-- PROBLEM TO WORK ON --
Filter the entries and keep only the lines where the string "hidden" appears.
>> START PROVIDED RECORDS
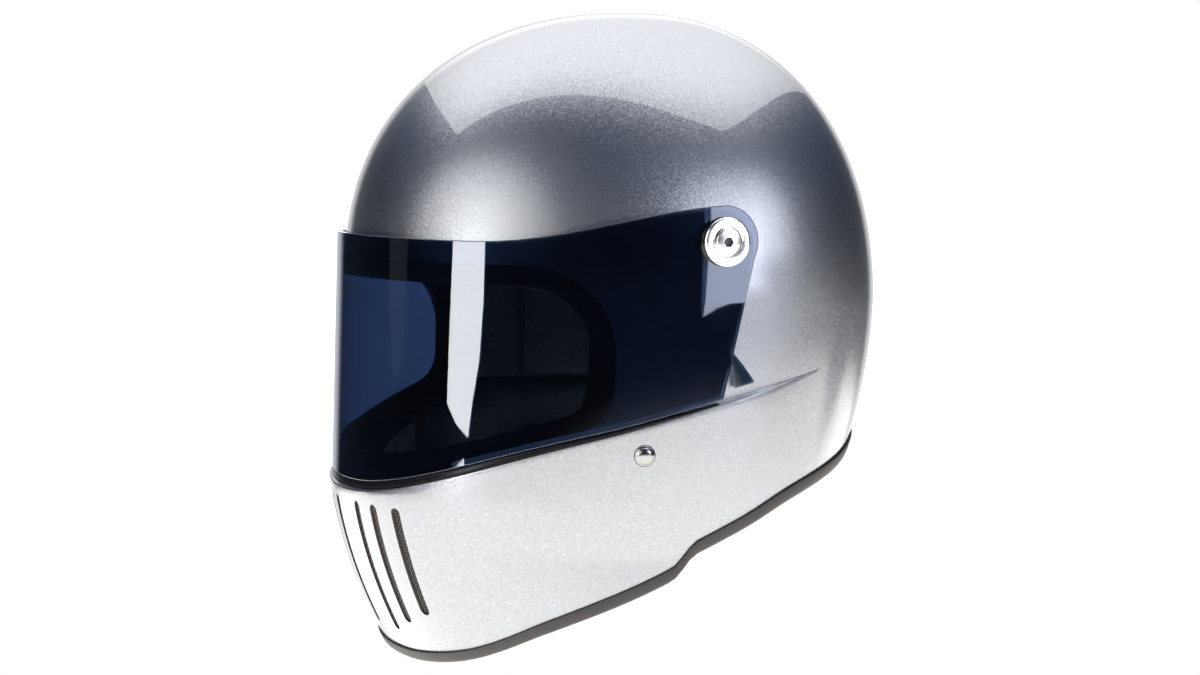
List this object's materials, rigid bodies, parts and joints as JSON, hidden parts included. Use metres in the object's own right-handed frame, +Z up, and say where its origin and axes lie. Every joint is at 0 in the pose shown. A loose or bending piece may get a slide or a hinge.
>> END PROVIDED RECORDS
>> START PROVIDED RECORDS
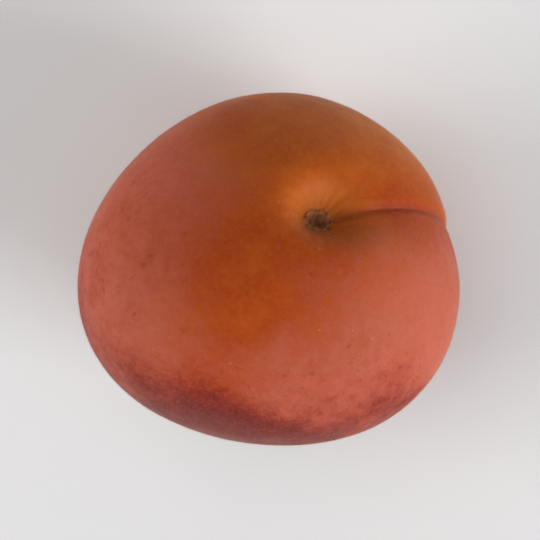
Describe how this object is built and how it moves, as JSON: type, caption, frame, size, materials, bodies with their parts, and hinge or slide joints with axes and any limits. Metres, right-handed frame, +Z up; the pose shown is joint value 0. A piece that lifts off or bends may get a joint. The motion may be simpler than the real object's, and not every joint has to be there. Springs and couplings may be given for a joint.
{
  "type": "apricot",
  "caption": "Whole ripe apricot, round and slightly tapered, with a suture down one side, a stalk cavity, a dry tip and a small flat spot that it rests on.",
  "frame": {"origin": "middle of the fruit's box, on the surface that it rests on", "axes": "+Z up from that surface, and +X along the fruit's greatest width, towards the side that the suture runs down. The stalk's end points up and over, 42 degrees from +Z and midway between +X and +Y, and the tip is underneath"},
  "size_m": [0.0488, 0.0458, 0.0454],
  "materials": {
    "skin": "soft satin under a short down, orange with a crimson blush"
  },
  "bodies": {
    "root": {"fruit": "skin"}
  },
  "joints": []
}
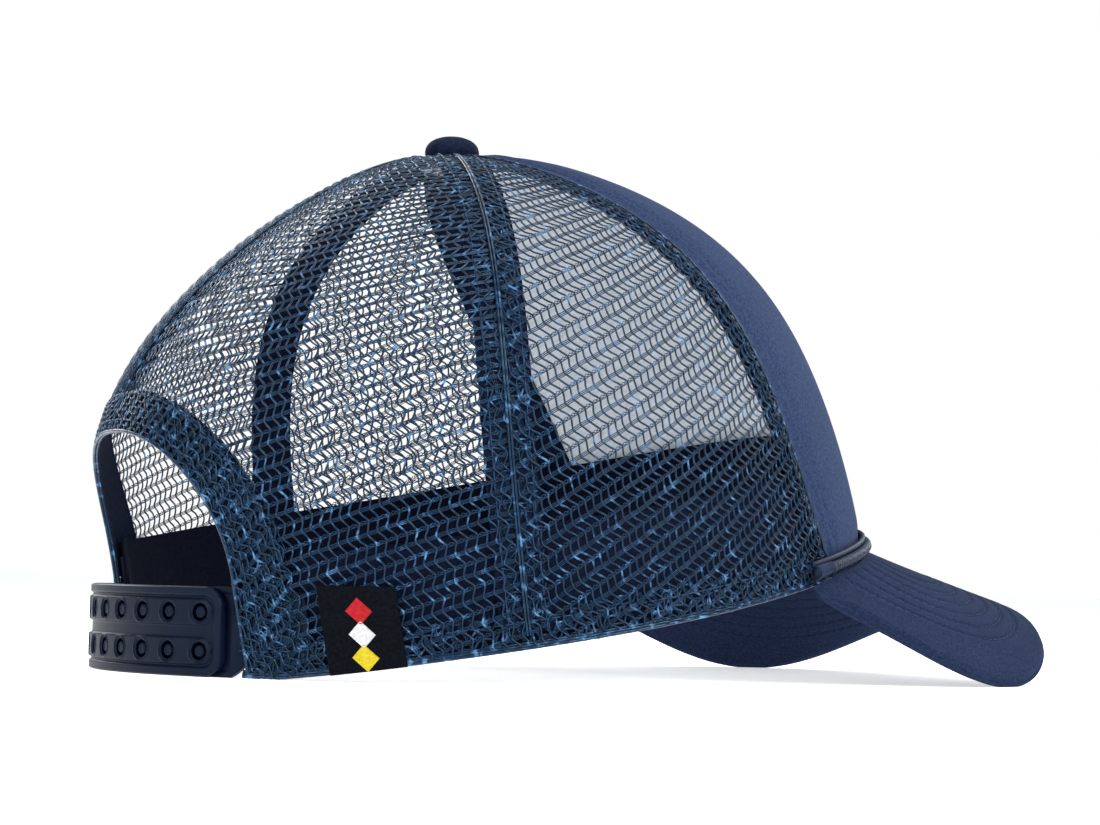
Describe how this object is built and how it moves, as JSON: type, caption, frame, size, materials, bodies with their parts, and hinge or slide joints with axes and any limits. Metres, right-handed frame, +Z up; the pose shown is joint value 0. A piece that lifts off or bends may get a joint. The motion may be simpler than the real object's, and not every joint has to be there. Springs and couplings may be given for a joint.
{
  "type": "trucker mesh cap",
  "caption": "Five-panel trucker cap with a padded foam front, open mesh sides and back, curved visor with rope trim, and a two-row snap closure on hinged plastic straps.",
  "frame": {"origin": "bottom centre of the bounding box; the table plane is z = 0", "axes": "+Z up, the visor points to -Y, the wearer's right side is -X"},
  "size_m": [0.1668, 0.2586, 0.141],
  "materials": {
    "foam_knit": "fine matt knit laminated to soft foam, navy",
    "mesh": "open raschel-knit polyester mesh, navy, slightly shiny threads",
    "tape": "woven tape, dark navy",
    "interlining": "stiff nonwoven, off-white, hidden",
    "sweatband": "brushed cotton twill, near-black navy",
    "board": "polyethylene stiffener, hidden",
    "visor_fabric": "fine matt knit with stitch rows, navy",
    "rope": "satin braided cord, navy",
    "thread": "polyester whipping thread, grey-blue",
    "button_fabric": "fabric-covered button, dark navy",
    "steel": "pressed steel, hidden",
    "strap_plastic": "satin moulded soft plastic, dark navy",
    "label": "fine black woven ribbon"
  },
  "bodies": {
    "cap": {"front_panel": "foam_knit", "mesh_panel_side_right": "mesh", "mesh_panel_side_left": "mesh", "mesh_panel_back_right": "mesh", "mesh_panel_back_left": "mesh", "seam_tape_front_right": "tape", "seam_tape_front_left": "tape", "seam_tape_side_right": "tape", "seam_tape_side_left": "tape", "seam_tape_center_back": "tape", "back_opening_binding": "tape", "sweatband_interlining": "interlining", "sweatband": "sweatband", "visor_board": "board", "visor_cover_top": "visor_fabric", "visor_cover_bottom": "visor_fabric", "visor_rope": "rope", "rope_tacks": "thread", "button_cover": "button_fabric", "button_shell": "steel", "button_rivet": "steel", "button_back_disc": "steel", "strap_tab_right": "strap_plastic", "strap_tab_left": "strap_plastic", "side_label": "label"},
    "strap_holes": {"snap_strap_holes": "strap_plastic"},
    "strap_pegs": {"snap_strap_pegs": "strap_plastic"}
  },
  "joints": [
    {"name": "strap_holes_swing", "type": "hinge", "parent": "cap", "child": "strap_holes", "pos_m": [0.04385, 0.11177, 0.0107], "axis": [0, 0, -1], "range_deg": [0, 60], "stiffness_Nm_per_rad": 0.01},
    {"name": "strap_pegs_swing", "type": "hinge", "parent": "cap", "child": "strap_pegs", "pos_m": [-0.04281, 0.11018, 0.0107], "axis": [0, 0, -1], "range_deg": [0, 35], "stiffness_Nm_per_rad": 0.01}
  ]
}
>> END PROVIDED RECORDS
-- WORKED SOLUTION --
List this object's materials, rigid bodies, parts and joints as JSON, hidden parts included. Use metres in the object's own right-handed frame, +Z up, and say where its origin and axes lie. Every joint is at 0 in the pose shown. A loose or bending piece may get a slide or a hinge.
    "interlining": "stiff nonwoven, off-white, hidden",
    "board": "polyethylene stiffener, hidden",
    "steel": "pressed steel, hidden",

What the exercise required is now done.